In the following gem of an interview with Bart Gellman, the Pulitzer Prize-winning American journalist that first broke the story about NSA’s surveillance program with a piece entitled, “U.S., British intelligence mining data from nine U.S. Internet companies in broad secret program”, we find out that the U.S. government knew that the willingness of American companies to provide support for NSA's dragnet data collection program (2) would severely damage the American technology industry, and rightfully so considering how careless they have been with the data (1, 2, 3, 4). The interview is a must watch in its entirety for anyone following the NSA scandal since it delves much deeper than what has been discussed above. The segment of interest which I refer to takes place between approximately 22:00 to 28:00. I have provided the transcript to the best of my abilities below (emphasis added):
“So what you have, basically, is a system which begins with competition, in which the government will try to keep secrets, and it will always try to keep too many…. So the government will try to keep too many secrets and people like me will try to find them out, and I’m not going to get them all, nobody is, but I’ll get some of them. And then what happens is, there is a process of cooperation that takes place next. And so, we have not published anything in the Washington Post without going to the responsible authorities, and saying, here is a list of facts that we know and are planning to publish, can you please help us understand them, set them in context, and let us know if you have any security concerns about any of these facts getting into the public domain….

“The first disclosure that I did was about this PRISM program by which NSA get information from Microsoft and Facebook and Google and so forth, and I began the conversation – and it was on the phone so I did not speak in detail – and told them here is the title of the document, you know, we’ll talk again in a couple of hours and if you need me to come in, I’ll come in, or get the document in front of you and we’ll talk about page numbers and line numbers….

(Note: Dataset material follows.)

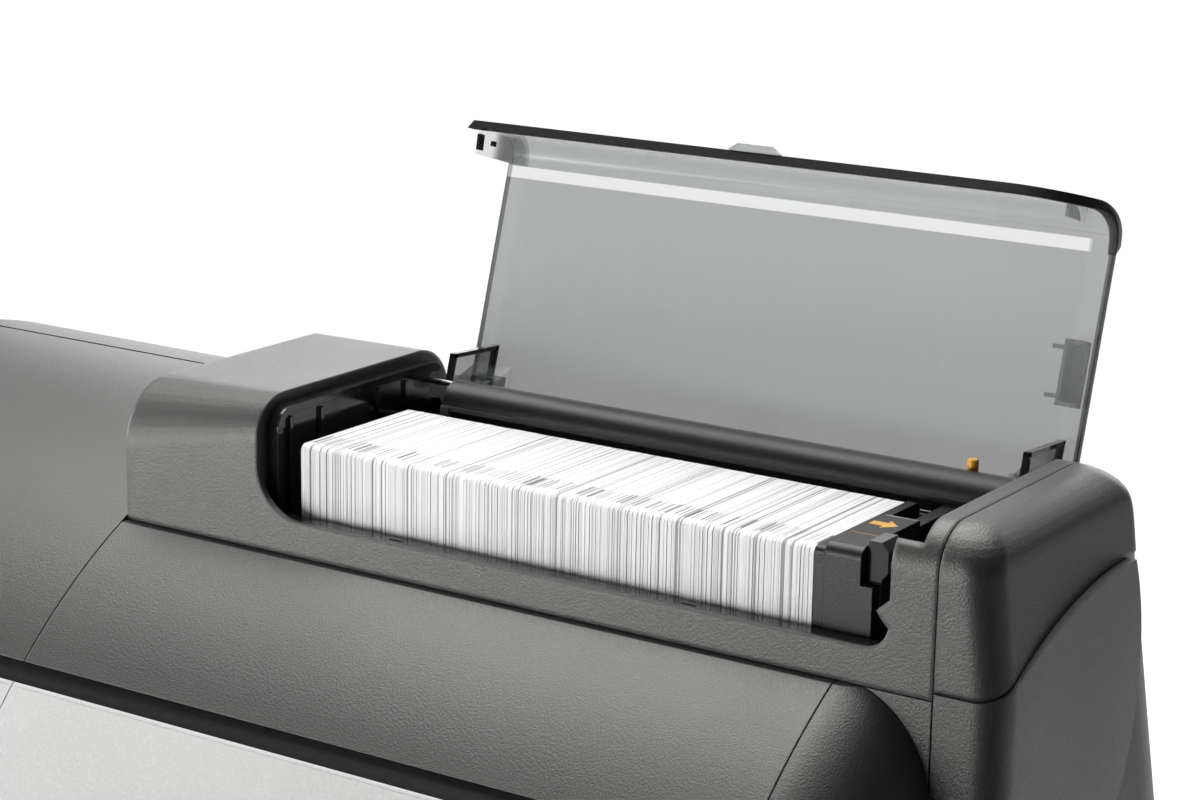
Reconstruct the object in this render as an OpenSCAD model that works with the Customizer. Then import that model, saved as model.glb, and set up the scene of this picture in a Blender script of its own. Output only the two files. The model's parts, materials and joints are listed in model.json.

“There were a number of places where they said, can you leave this out or leave that out and they had quite plausible reasons and we said sure, and in fact there have been very very few cases in which we have published anything that they asked us not to publish. Sometimes we come back and say let’s try a different form of words, we want to get across the idea here because there is an important policy question that we think should be aired and we think most members of congress and most members of the public would think this should be aired, but we want to avoid stepping on the thing that you’re most worried about and so how about this, and they say we can live with that.

There was one thing in that first PRISM story that the government asked us to do that we declined to do, and that was to remove the names of the 9 companies. They said this could greatly damage our ability to work with these companies in the future, and I said, I am not speaking for the Washington Post but I’ll tell you what my recommendation will be. If the harm you’re worried about consists of the companies stopping doing something because their customers and the public at large don’t like what they’re doing and they’re going to lose business because of it, that’s why we have to publish it, that’s our job. Our job is to enable the public to make that kind of decision based on information. And as I expected the editor backed me up on that and we published it, and the government really cared about that, but there is another kind of measure of how much they cared. This thing got resolved entirely at the level of me and reasonably senior officials talking on the telephone. When they really really care and they’re not getting the answer they want, the conversation goes higher. I’m aware of two cases in which a president has called in an editor or publisher of the Washington Post, and it’s happened at other news organizations as well, this didn’t get anywhere near that. I’ll stop there.